• [WHAT YOU WILL DO]:
Send back the entries below exactly as they appear.

• [Raw records]:

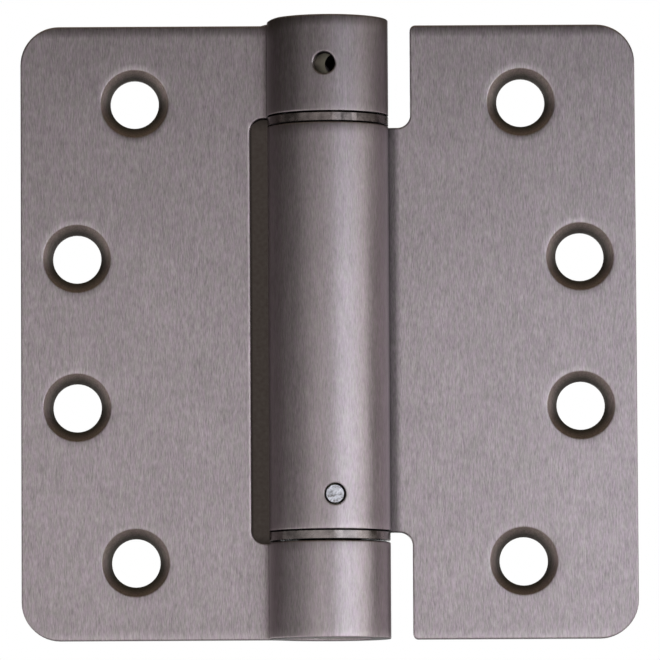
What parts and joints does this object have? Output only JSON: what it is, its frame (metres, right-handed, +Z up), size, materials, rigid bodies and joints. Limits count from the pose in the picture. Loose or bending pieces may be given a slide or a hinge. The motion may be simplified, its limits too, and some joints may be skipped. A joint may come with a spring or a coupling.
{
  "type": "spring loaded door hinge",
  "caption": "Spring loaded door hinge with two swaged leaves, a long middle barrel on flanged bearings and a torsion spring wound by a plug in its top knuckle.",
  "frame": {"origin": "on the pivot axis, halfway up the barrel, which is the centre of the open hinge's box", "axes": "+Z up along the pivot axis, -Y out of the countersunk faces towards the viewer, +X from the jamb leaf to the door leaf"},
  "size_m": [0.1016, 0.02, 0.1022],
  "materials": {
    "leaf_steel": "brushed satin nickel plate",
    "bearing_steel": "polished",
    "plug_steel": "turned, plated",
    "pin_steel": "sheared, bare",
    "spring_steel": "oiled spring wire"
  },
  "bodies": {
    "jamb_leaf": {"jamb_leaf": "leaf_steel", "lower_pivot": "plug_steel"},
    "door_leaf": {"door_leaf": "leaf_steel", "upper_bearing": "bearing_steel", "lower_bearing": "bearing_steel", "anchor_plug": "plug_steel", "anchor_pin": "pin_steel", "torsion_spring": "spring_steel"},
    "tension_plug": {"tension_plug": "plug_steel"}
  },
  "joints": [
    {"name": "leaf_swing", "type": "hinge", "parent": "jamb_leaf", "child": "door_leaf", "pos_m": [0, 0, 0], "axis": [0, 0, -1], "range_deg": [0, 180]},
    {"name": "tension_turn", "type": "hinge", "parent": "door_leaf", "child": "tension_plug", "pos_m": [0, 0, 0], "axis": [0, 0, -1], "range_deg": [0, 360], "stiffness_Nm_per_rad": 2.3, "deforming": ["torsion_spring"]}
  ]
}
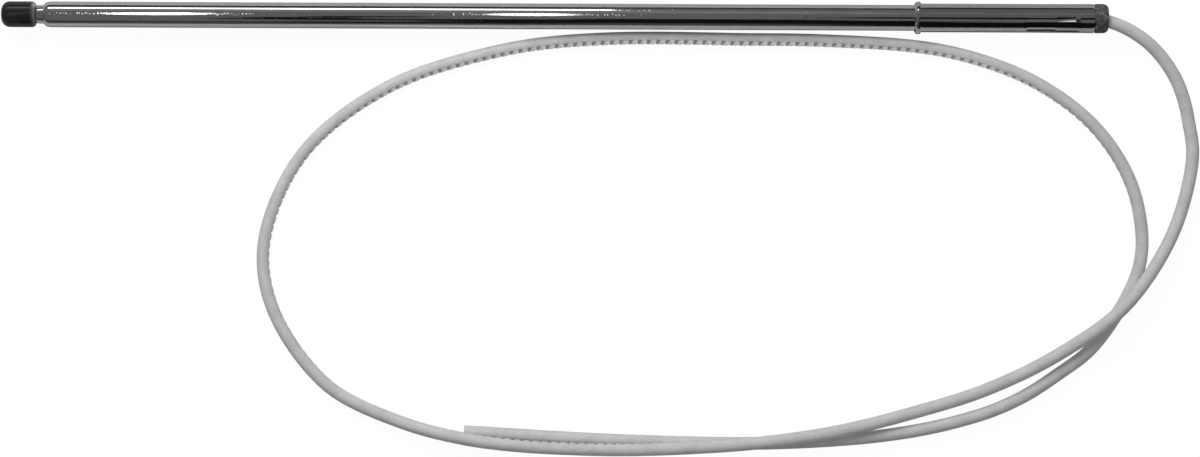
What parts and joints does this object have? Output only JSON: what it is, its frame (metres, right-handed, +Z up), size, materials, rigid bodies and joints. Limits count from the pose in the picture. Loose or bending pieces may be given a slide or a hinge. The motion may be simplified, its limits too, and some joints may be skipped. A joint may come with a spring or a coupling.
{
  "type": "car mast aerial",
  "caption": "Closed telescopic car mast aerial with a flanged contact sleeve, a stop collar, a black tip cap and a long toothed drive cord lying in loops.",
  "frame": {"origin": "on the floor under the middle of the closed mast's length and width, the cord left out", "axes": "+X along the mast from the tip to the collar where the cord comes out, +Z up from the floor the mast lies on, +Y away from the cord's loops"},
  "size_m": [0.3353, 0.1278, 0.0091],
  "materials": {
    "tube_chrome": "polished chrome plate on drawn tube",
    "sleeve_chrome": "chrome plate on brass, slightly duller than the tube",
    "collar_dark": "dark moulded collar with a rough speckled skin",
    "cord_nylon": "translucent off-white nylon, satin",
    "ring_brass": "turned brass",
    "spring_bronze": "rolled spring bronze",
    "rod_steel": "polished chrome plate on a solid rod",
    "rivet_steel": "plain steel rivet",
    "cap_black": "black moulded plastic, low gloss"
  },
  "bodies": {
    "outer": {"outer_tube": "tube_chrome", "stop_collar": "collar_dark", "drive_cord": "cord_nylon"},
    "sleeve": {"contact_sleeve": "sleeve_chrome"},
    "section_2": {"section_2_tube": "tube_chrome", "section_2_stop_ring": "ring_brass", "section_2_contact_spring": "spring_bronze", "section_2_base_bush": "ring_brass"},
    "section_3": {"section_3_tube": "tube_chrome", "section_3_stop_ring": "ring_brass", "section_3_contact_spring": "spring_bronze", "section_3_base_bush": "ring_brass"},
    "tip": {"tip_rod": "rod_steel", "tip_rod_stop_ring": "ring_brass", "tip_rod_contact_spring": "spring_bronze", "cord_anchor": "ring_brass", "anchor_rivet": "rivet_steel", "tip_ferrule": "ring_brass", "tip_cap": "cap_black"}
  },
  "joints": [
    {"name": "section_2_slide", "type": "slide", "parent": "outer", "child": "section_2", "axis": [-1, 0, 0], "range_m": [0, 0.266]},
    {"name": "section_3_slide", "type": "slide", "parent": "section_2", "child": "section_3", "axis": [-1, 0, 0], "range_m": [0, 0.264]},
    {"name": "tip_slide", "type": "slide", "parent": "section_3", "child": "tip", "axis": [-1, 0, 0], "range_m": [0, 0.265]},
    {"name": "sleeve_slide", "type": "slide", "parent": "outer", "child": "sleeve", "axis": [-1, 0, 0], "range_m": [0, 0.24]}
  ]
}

• [EXERCISE RESULT]:
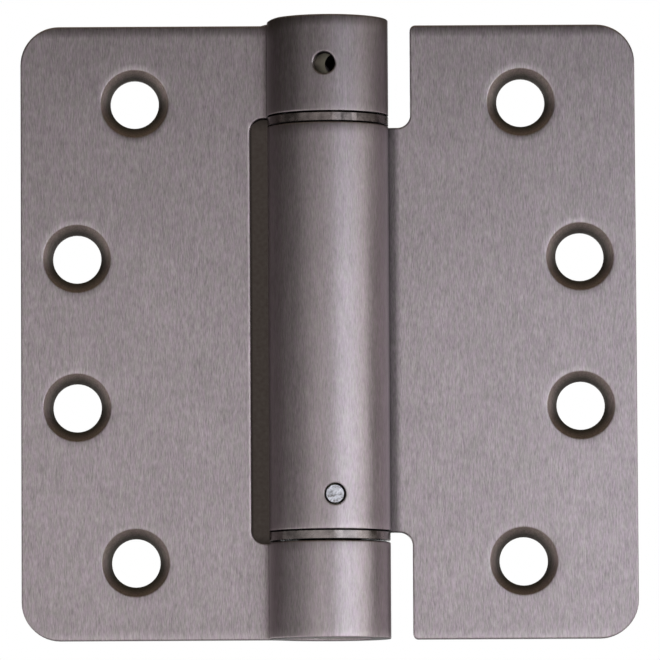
What parts and joints does this object have? Output only JSON: what it is, its frame (metres, right-handed, +Z up), size, materials, rigid bodies and joints. Limits count from the pose in the picture. Loose or bending pieces may be given a slide or a hinge. The motion may be simplified, its limits too, and some joints may be skipped. A joint may come with a spring or a coupling.
{
  "type": "spring loaded door hinge",
  "caption": "Spring loaded door hinge with two swaged leaves, a long middle barrel on flanged bearings and a torsion spring wound by a plug in its top knuckle.",
  "frame": {"origin": "on the pivot axis, halfway up the barrel, which is the centre of the open hinge's box", "axes": "+Z up along the pivot axis, -Y out of the countersunk faces towards the viewer, +X from the jamb leaf to the door leaf"},
  "size_m": [0.1016, 0.02, 0.1022],
  "materials": {
    "leaf_steel": "brushed satin nickel plate",
    "bearing_steel": "polished",
    "plug_steel": "turned, plated",
    "pin_steel": "sheared, bare",
    "spring_steel": "oiled spring wire"
  },
  "bodies": {
    "jamb_leaf": {"jamb_leaf": "leaf_steel", "lower_pivot": "plug_steel"},
    "door_leaf": {"door_leaf": "leaf_steel", "upper_bearing": "bearing_steel", "lower_bearing": "bearing_steel", "anchor_plug": "plug_steel", "anchor_pin": "pin_steel", "torsion_spring": "spring_steel"},
    "tension_plug": {"tension_plug": "plug_steel"}
  },
  "joints": [
    {"name": "leaf_swing", "type": "hinge", "parent": "jamb_leaf", "child": "door_leaf", "pos_m": [0, 0, 0], "axis": [0, 0, -1], "range_deg": [0, 180]},
    {"name": "tension_turn", "type": "hinge", "parent": "door_leaf", "child": "tension_plug", "pos_m": [0, 0, 0], "axis": [0, 0, -1], "range_deg": [0, 360], "stiffness_Nm_per_rad": 2.3, "deforming": ["torsion_spring"]}
  ]
}
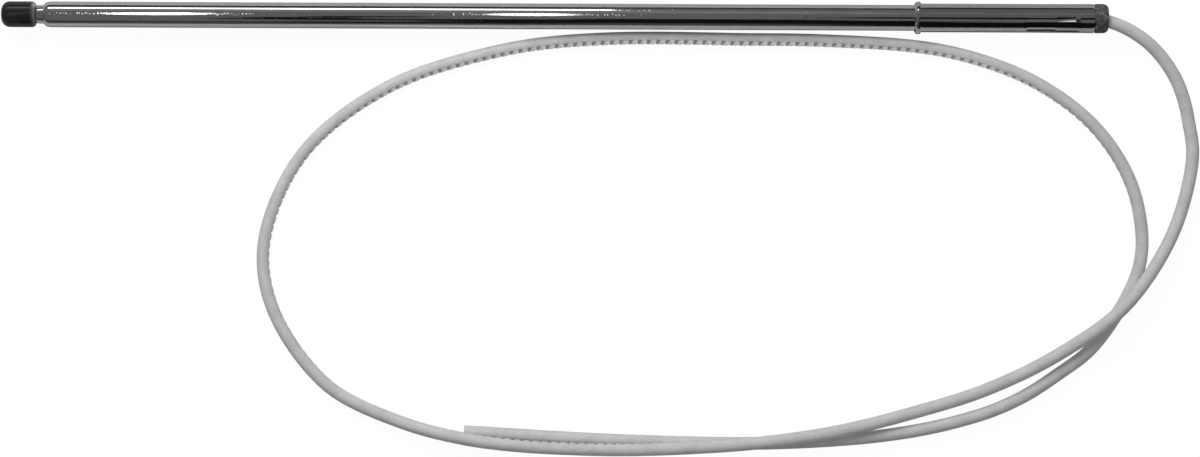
What parts and joints does this object have? Output only JSON: what it is, its frame (metres, right-handed, +Z up), size, materials, rigid bodies and joints. Limits count from the pose in the picture. Loose or bending pieces may be given a slide or a hinge. The motion may be simplified, its limits too, and some joints may be skipped. A joint may come with a spring or a coupling.
{
  "type": "car mast aerial",
  "caption": "Closed telescopic car mast aerial with a flanged contact sleeve, a stop collar, a black tip cap and a long toothed drive cord lying in loops.",
  "frame": {"origin": "on the floor under the middle of the closed mast's length and width, the cord left out", "axes": "+X along the mast from the tip to the collar where the cord comes out, +Z up from the floor the mast lies on, +Y away from the cord's loops"},
  "size_m": [0.3353, 0.1278, 0.0091],
  "materials": {
    "tube_chrome": "polished chrome plate on drawn tube",
    "sleeve_chrome": "chrome plate on brass, slightly duller than the tube",
    "collar_dark": "dark moulded collar with a rough speckled skin",
    "cord_nylon": "translucent off-white nylon, satin",
    "ring_brass": "turned brass",
    "spring_bronze": "rolled spring bronze",
    "rod_steel": "polished chrome plate on a solid rod",
    "rivet_steel": "plain steel rivet",
    "cap_black": "black moulded plastic, low gloss"
  },
  "bodies": {
    "outer": {"outer_tube": "tube_chrome", "stop_collar": "collar_dark", "drive_cord": "cord_nylon"},
    "sleeve": {"contact_sleeve": "sleeve_chrome"},
    "section_2": {"section_2_tube": "tube_chrome", "section_2_stop_ring": "ring_brass", "section_2_contact_spring": "spring_bronze", "section_2_base_bush": "ring_brass"},
    "section_3": {"section_3_tube": "tube_chrome", "section_3_stop_ring": "ring_brass", "section_3_contact_spring": "spring_bronze", "section_3_base_bush": "ring_brass"},
    "tip": {"tip_rod": "rod_steel", "tip_rod_stop_ring": "ring_brass", "tip_rod_contact_spring": "spring_bronze", "cord_anchor": "ring_brass", "anchor_rivet": "rivet_steel", "tip_ferrule": "ring_brass", "tip_cap": "cap_black"}
  },
  "joints": [
    {"name": "section_2_slide", "type": "slide", "parent": "outer", "child": "section_2", "axis": [-1, 0, 0], "range_m": [0, 0.266]},
    {"name": "section_3_slide", "type": "slide", "parent": "section_2", "child": "section_3", "axis": [-1, 0, 0], "range_m": [0, 0.264]},
    {"name": "tip_slide", "type": "slide", "parent": "section_3", "child": "tip", "axis": [-1, 0, 0], "range_m": [0, 0.265]},
    {"name": "sleeve_slide", "type": "slide", "parent": "outer", "child": "sleeve", "axis": [-1, 0, 0], "range_m": [0, 0.24]}
  ]
}